I pulled the 5v5 Matchup chart for this game done by mathematician/hockey data visualizer Micah Blake McCurdy. If you’re confused at how to read one, here’s a rundown: bigger boxes mean more ice time, darker boxes mean higher event rates, and the red/blue line indicates possession:
This is a section of the 5v5 matchup chart from the September 28th game showing the Canucks’ defencemen against all Oilers:
Notice the big boxes under McDavid and his two linemates, Milan Lucic and Jordan Eberle. Then notice the itty bitty boxes below the big boxes. Simply put, this represents that Ben Hutton and Erik Gudbranson played a ton of ice time against McDavid’s line, while the other four defencemen (includes tonight’s top pairing of Alex Edler and Troy Stecher) played negligible minutes.
It’s worth noting that the Canucks makeshift top line in that game – Markus Granlund, Emerson Etem, and Derek Dorsett – was also hard-matched against McDavid, but given the rest of the forwards in the lineup that night, it would have been foolish to do otherwise. The defensive match ups are more interesting, in my opinion, because the rest of the defence corps was still relatively reliable.
Before we move along, it’s also worth noting the content of the boxes: the light colour indicates that the event rate was kept fairly low, while the diagonal division of colour indicates that Hutton and Gudbranson held their own, possession-wise, against McDavid’s crew.
During 5-on-5 play, both Hutton and Gudbranson managed 47.6 Corsi-For percentages while skating against McDavid. McDavid and his linemates managed just one more shot attempt for than against in that time – and this is with a top line of Markus Granlund, Emerson Etem and Derek Dorsett filling most of the forward time against McDavid.
Better yet, McDavid was in the red against Hutton/Gudbranson in terms of unblocked shot share (42.9 percent), shots-on-goal share (45.5 percent), and scoring chance share (14.3 percent). This is a very small sample size of course, and I wouldn’t expect this to continue against a talent like McDavid, but it is interesting. Besides, the point of this article was more about the line matching than the actual of the defensive pair.
I used the opposition tables at Natural Stat Trick to generate this chart, which tells us exactly how often McDavid saw each of the Canucks’ defencemen while he was on the ice. The red row shows all of McDavid’s stats, include time on ice and zone starts at both 5-on-5 and in all situations.
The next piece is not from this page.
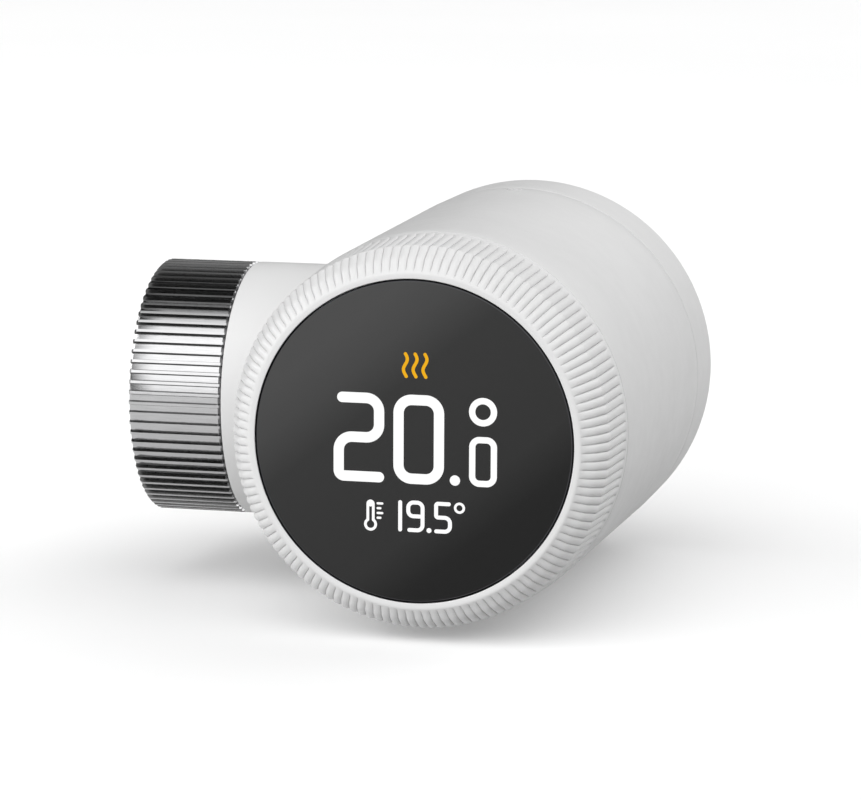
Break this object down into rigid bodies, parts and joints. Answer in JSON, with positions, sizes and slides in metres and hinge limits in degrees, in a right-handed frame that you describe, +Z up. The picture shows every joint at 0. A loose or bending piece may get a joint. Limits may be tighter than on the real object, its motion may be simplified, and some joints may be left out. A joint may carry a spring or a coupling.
{
  "type": "motorised radiator valve head",
  "caption": "Round battery radiator valve head with a turning ribbed dial round a push display, and a side arm with a ridged union nut.",
  "frame": {"origin": "centre of the union nut's open mouth, on the valve's axis", "axes": "-X out of the nut towards the valve, -Y out of the display, +Z up"},
  "size_m": [0.0733, 0.0755, 0.0544],
  "materials": {
    "dark_glass": "smoked window, satin sheen",
    "black_plastic": "matte moulded",
    "white_inner": "diffusing white",
    "circuit_board": "solder mask",
    "led": "clear encapsulated",
    "steel": "turned",
    "white_dial": "satin moulded",
    "ferrite": "bonded ferrite",
    "acetal": "waxy natural",
    "spring_steel": "bright wire",
    "grey_inner": "moulded grey",
    "screw_steel": "zinc plated",
    "white_shell": "fine satin moulded",
    "cell_jacket": "printed film",
    "contact_brass": "plated strip",
    "chip_black": "moulded epoxy",
    "sensor_epoxy": "epoxy bead",
    "ribbon": "flat cable film",
    "motor_steel": "drawn can",
    "gear_brass": "machined",
    "pusher_metal": "turned",
    "tip_plastic": "hard wearing",
    "black_rubber": "soft seal",
    "nickel_nut": "nickel plated brass, satin bright"
  },
  "bodies": {
    "housing": {"light_guide": "white_inner", "led_board": "circuit_board", "display_leds": "led", "tactile_switch": "black_plastic", "detent_spring": "spring_steel", "front_frame": "grey_inner", "front_screws": "screw_steel", "body_shell": "white_shell", "battery_tray": "black_plastic", "battery_upper": "cell_jacket", "battery_lower": "cell_jacket", "front_contact_plate": "contact_brass", "front_contact_spring": "spring_steel", "main_board": "circuit_board", "board_chips": "chip_black", "temperature_sensor": "sensor_epoxy", "ribbon_cable": "ribbon", "gear_plate": "acetal", "gear_cover": "black_plastic", "cover_pillars": "acetal", "plate_screws": "screw_steel", "motor_can": "motor_steel", "motor_gearhead": "gear_brass", "motor_screws": "screw_steel", "idler_axle": "steel", "thrust_washer": "steel", "neck_sleeve": "grey_inner", "neck_screws": "screw_steel", "neck_seal": "black_rubber", "retaining_clip": "spring_steel"},
    "dial": {"dial_ring": "white_dial", "magnet_ring": "ferrite", "detent_ring": "acetal"},
    "display": {"display_lens": "dark_glass", "button_plate": "black_plastic"},
    "plunger": {"switch_plunger": "steel"},
    "nut": {"union_nut": "nickel_nut"},
    "cap": {"battery_cap": "white_shell", "cap_bridge_plate": "contact_brass", "cap_contact_spring": "spring_steel"},
    "output": {"output_gear": "acetal"},
    "idler": {"idler_gear": "acetal"},
    "pinion": {"motor_pinion": "gear_brass"},
    "pusher": {"pusher_screw": "pusher_metal", "pusher_tip": "tip_plastic"}
  },
  "joints": [
    {"name": "dial_turn", "type": "hinge", "parent": "housing", "child": "dial", "pos_m": [0.04606, -0.0383, 0], "axis": [0, 1, 0], "continuous": true},
    {"name": "display_press", "type": "slide", "parent": "housing", "child": "display", "axis": [0, 1, 0], "range_m": [0, 0.0004], "stiffness_N_per_m": 4000, "springref_m": -0.0003},
    {"name": "plunger_press", "type": "slide", "parent": "housing", "child": "plunger", "axis": [0, 1, 0], "range_m": [0, 0.0004]},
    {"name": "nut_turn", "type": "hinge", "parent": "housing", "child": "nut", "pos_m": [0, 0, 0], "axis": [1, 0, 0], "continuous": true},
    {"name": "cap_off", "type": "slide", "parent": "housing", "child": "cap", "axis": [0, 1, 0], "range_m": [0, 0.03]},
    {"name": "output_turn", "type": "hinge", "parent": "housing", "child": "output", "pos_m": [0.03, 0, 0], "axis": [-1, 0, 0], "range_deg": [0, 1080]},
    {"name": "idler_turn", "type": "hinge", "parent": "housing", "child": "idler", "pos_m": [0.04606, 0.0112, 0.01171], "axis": [-1, 0, 0], "range_deg": [-3090, 0]},
    {"name": "pinion_turn", "type": "hinge", "parent": "housing", "child": "pinion", "pos_m": [0.04606, 0.0173, 0], "axis": [-1, 0, 0], "range_deg": [0, 8240]},
    {"name": "pusher_slide", "type": "slide", "parent": "housing", "child": "pusher", "axis": [-1, 0, 0], "range_m": [0, 0.00451]}
  ],
  "couplings": [
    {"joint": "plunger_press", "follows": "display_press", "ratio": 1},
    {"joint": "idler_turn", "follows": "output_turn", "ratio": -2.8571},
    {"joint": "pinion_turn", "follows": "output_turn", "ratio": 7.619},
    {"joint": "pusher_slide", "follows": "output_turn", "m_per_rad": 0.00023873}
  ]
}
The subsequent rows are the stats for each Canucks’ defenceman while McDavid was on the ice.
Keep in mind as well that this game was played in Vancouver, and thus the Canucks had last change. There’s absolutely no question that the Canucks coaching staff, be it Willie Desjardins or Doug Lidster (who is in charge of the defence), were hard-matching McDavid with the Hutton-Gudbranson pairing.
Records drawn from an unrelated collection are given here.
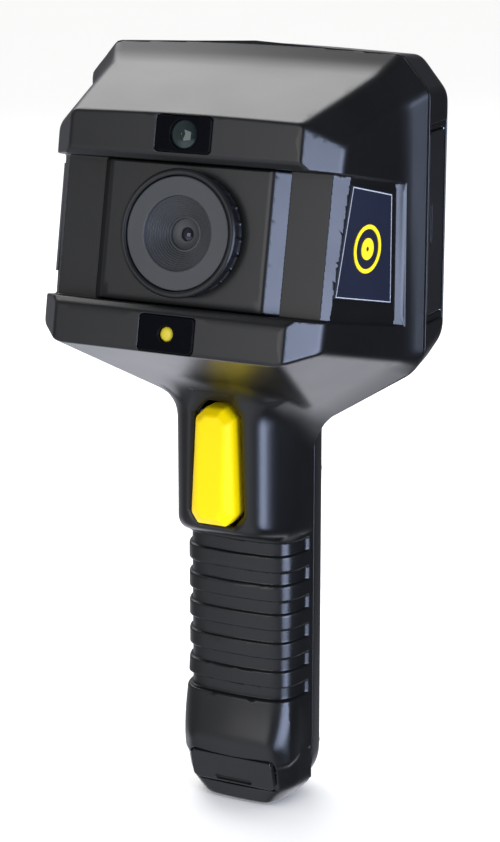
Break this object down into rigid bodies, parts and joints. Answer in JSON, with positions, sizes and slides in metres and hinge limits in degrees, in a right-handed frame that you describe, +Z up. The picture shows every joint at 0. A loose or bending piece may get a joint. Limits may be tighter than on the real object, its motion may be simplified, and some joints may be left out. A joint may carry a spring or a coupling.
{
  "type": "thermal imaging camera",
  "caption": "Handheld pistol-grip thermal imaging camera with a focus-ring infrared lens, daylight camera and lamp windows, trigger, rear display with keys and a ribbed handle.",
  "frame": {"origin": "mouth of the tripod socket, in the middle of the foot's sole", "axes": "+Z up along the handle, -Y the way the lens looks (it also looks 11.67 degrees up), +X on the right of someone who faces the lens"},
  "size_m": [0.1292, 0.0906, 0.275],
  "materials": {
    "shell": "moulded, fine satin texture",
    "seal_rubber": "moulded",
    "black_anodised": "turned and black anodised",
    "infrared_glass": "polished, coated",
    "clear_glass": "polished, coated",
    "window_black": "polished black",
    "lamp_yellow": "moulded phosphor",
    "label_print": "printed film",
    "emblem_yellow": "printed ink",
    "trigger_yellow": "moulded, satin gloss",
    "key_rubber": "moulded",
    "flap_plastic": "moulded",
    "display_glass": "polished, black border",
    "display_stack": "laminated",
    "circuit_board": "solder mask",
    "chip_black": "moulded",
    "bracket_aluminium": "pressed",
    "steel": "plated",
    "brass": "turned",
    "battery_wrap": "shrink wrap",
    "lead_sheath": "extruded"
  },
  "bodies": {
    "housing": {"front_housing": "shell", "rear_housing": "shell", "lens_panel": "shell", "housing_seal": "seal_rubber", "lens_barrel": "black_anodised", "sensor_bracket": "bracket_aluminium", "board_posts": "brass", "board_screws": "steel", "barrel_screws": "steel", "detector_board": "circuit_board", "detector_module": "chip_black", "shutter_motor": "steel", "camera_window": "window_black", "camera_lens": "clear_glass", "camera_module": "chip_black", "lamp_window": "window_black", "lamp_led": "lamp_yellow", "lamp_board": "circuit_board", "label_right": "label_print", "label_left": "label_print", "emblem_right": "emblem_yellow", "emblem_left": "emblem_yellow", "trigger_pin": "steel", "trigger_switch": "chip_black", "switch_bracket": "bracket_aluminium", "trigger_spring": "steel", "display_glass": "display_glass", "display_panel": "display_stack", "display_frame": "bracket_aluminium", "keypad_board": "circuit_board", "keypad_mat": "key_rubber", "main_board": "circuit_board", "main_board_chips": "chip_black", "battery_pack": "battery_wrap", "battery_contacts": "circuit_board", "battery_lead": "lead_sheath", "port_plate": "chip_black", "usb_socket": "steel", "card_slot": "steel", "base_flap_pin": "steel", "side_flap_pin": "steel", "side_socket": "steel", "tripod_insert": "brass", "housing_screws": "steel"},
    "focus_ring": {"focus_ring": "black_anodised"},
    "lens_cell": {"lens_nose": "black_anodised", "front_lens": "infrared_glass", "rear_lens": "infrared_glass"},
    "trigger": {"trigger": "trigger_yellow"},
    "base_flap": {"base_flap": "flap_plastic"},
    "side_flap": {"side_flap": "flap_plastic"},
    "shutter": {"shutter_blade": "steel"},
    "key_ok": {"key_ok": "key_rubber"},
    "key_up": {"key_up": "key_rubber"},
    "key_down": {"key_down": "key_rubber"},
    "key_left": {"key_left": "key_rubber"},
    "key_right": {"key_right": "key_rubber"},
    "key_back": {"key_back": "key_rubber"},
    "key_power": {"key_power": "key_rubber"}
  },
  "joints": [
    {"name": "focus_turn", "type": "hinge", "parent": "housing", "child": "focus_ring", "pos_m": [0, -0.0544, 0.2175], "axis": [0, -0.9793, 0.2023], "range_deg": [-60, 60]},
    {"name": "lens_slide", "type": "slide", "parent": "housing", "child": "lens_cell", "axis": [0, -0.9793, 0.2023], "range_m": [-0.00075, 0.00075]},
    {"name": "trigger_pull", "type": "hinge", "parent": "housing", "child": "trigger", "pos_m": [0, -0.02, 0.149], "axis": [1, 0, 0], "range_deg": [0, 5], "stiffness_Nm_per_rad": 0.5, "springref_deg": -5.73, "deforming": ["trigger_spring"]},
    {"name": "base_flap_open", "type": "hinge", "parent": "housing", "child": "base_flap", "pos_m": [0, -0.01497, 0.01869], "axis": [-1, 0, 0], "range_deg": [0, 95]},
    {"name": "side_flap_open", "type": "hinge", "parent": "housing", "child": "side_flap", "pos_m": [0.0633, 0.0192, 0.2155], "axis": [0, 0, 1], "range_deg": [0, 95]},
    {"name": "shutter_close", "type": "hinge", "parent": "housing", "child": "shutter", "pos_m": [0.0202, -0.03129, 0.21273], "axis": [0, -0.9793, 0.2023], "range_deg": [0, 55]},
    {"name": "key_ok_press", "type": "slide", "parent": "housing", "child": "key_ok", "axis": [0, -1, 0], "range_m": [0, 0.0008], "stiffness_N_per_m": 1200, "springref_m": -0.0004},
    {"name": "key_up_press", "type": "slide", "parent": "housing", "child": "key_up", "axis": [0, -1, 0], "range_m": [0, 0.0008], "stiffness_N_per_m": 1200, "springref_m": -0.0004},
    {"name": "key_down_press", "type": "slide", "parent": "housing", "child": "key_down", "axis": [0, -1, 0], "range_m": [0, 0.0008], "stiffness_N_per_m": 1200, "springref_m": -0.0004},
    {"name": "key_left_press", "type": "slide", "parent": "housing", "child": "key_left", "axis": [0, -1, 0], "range_m": [0, 0.0008], "stiffness_N_per_m": 1200, "springref_m": -0.0004},
    {"name": "key_right_press", "type": "slide", "parent": "housing", "child": "key_right", "axis": [0, -1, 0], "range_m": [0, 0.0008], "stiffness_N_per_m": 1200, "springref_m": -0.0004},
    {"name": "key_back_press", "type": "slide", "parent": "housing", "child": "key_back", "axis": [0, -1, 0], "range_m": [0, 0.0008], "stiffness_N_per_m": 1200, "springref_m": -0.0004},
    {"name": "key_power_press", "type": "slide", "parent": "housing", "child": "key_power", "axis": [0, -1, 0], "range_m": [0, 0.0008], "stiffness_N_per_m": 1200, "springref_m": -0.0004}
  ],
  "couplings": [
    {"joint": "focus_turn", "follows": "lens_slide", "rad_per_m": 1396}
  ]
}
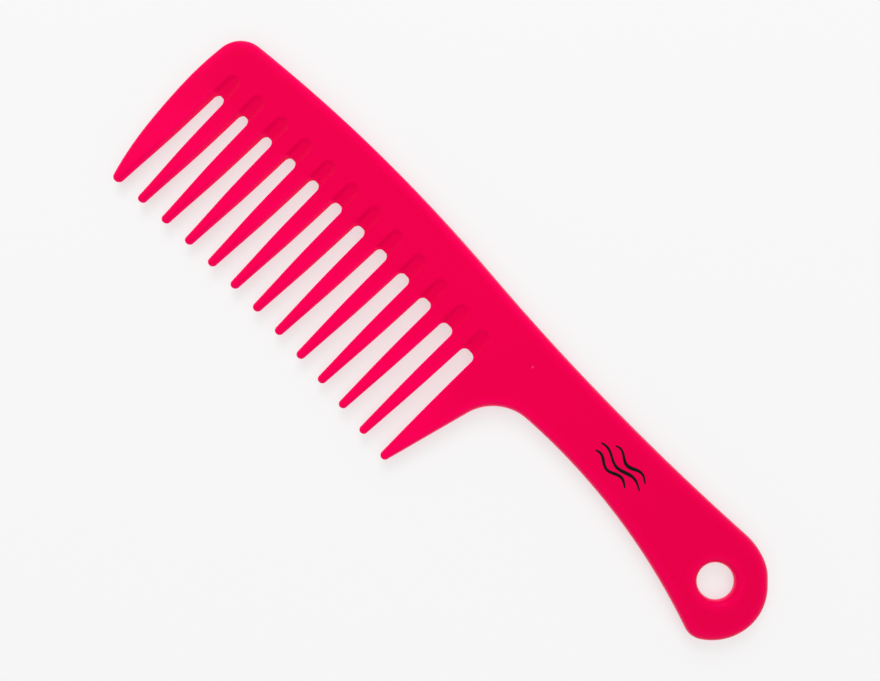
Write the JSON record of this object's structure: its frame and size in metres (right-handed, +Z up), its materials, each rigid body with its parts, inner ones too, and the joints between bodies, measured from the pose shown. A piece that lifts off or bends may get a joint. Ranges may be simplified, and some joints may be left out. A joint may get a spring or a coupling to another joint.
{
  "type": "wide tooth comb",
  "caption": "Flat handled comb with widely spaced tapered teeth, scooped roots, a guard tooth at each end and a hanging hole in the handle.",
  "frame": {"origin": "centre of the box's underside, with the comb lying flat", "axes": "+X from the head to the handle end, +Y from the tooth tips to the back, +Z up through the thickness"},
  "size_m": [0.2294, 0.0624, 0.005],
  "materials": {
    "body_plastic": "smooth satin gloss, hot pink, moulded through",
    "ink": "thin pad-printed black ink"
  },
  "bodies": {
    "root": {"handle": "body_plastic", "spine": "body_plastic", "front_guard_tooth": "body_plastic", "tooth_02": "body_plastic", "tooth_03": "body_plastic", "tooth_04": "body_plastic", "tooth_05": "body_plastic", "tooth_06": "body_plastic", "tooth_07": "body_plastic", "tooth_08": "body_plastic", "tooth_09": "body_plastic", "tooth_10": "body_plastic", "tooth_11": "body_plastic", "tooth_12": "body_plastic", "rear_guard_tooth": "body_plastic", "printed_mark": "ink"}
  },
  "joints": []
}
Gudbranson and Hutton were on the ice for 82.1 and 79.6 percent of McDavid’s total ice time, respectively, and both were on the ice for 80 percent of McDavid’s faceoffs.
This type of matching represents a departure from this coaching staff’s usual style, which typically involves everyone playing against everyone. Sure, the top pairing always plays considerably more than the bottom pairing, and they’ll try to avoid having the bottom pairing out against an opposing top line, and by virtue of these two factors, the top pairing tends to see the most of the opposing top line. But this level of line matching is a step above, especially in the discrepancy between the first and second pairings (the second pairing in this case, containing Alex Edler, would often actually be considered the third pairing).
For example, in the season opener, Johnny Gaudreau saw more of Chris Tanev and Alex Edler than any other defensive pair (about nine and half minutes), but he also saw Erik Gudbranson and Ben Hutton for about four and a half minutes. The same can be said for the St. Louis top line (using Vladimir Tarasenko as a proxy), and for the Buffalo top line (using Ryan O’Reilly as a proxy). In each case, the second pair saw about the opposing top line around 40-50 percent as often as the top pairing did, rather than roughly 20 percent as it was against McDavid.
It’ll be interesting to see if the Canucks try it again when they host the Oilers in a few hours. Given that Chris Tanev is missing, and the Canucks are icing the same top four that they did in that preseason game, it wouldn’t be surprising to see another case of hard-matching the Hutton-Gudbranson pair, since it worked rather successfully the last time around.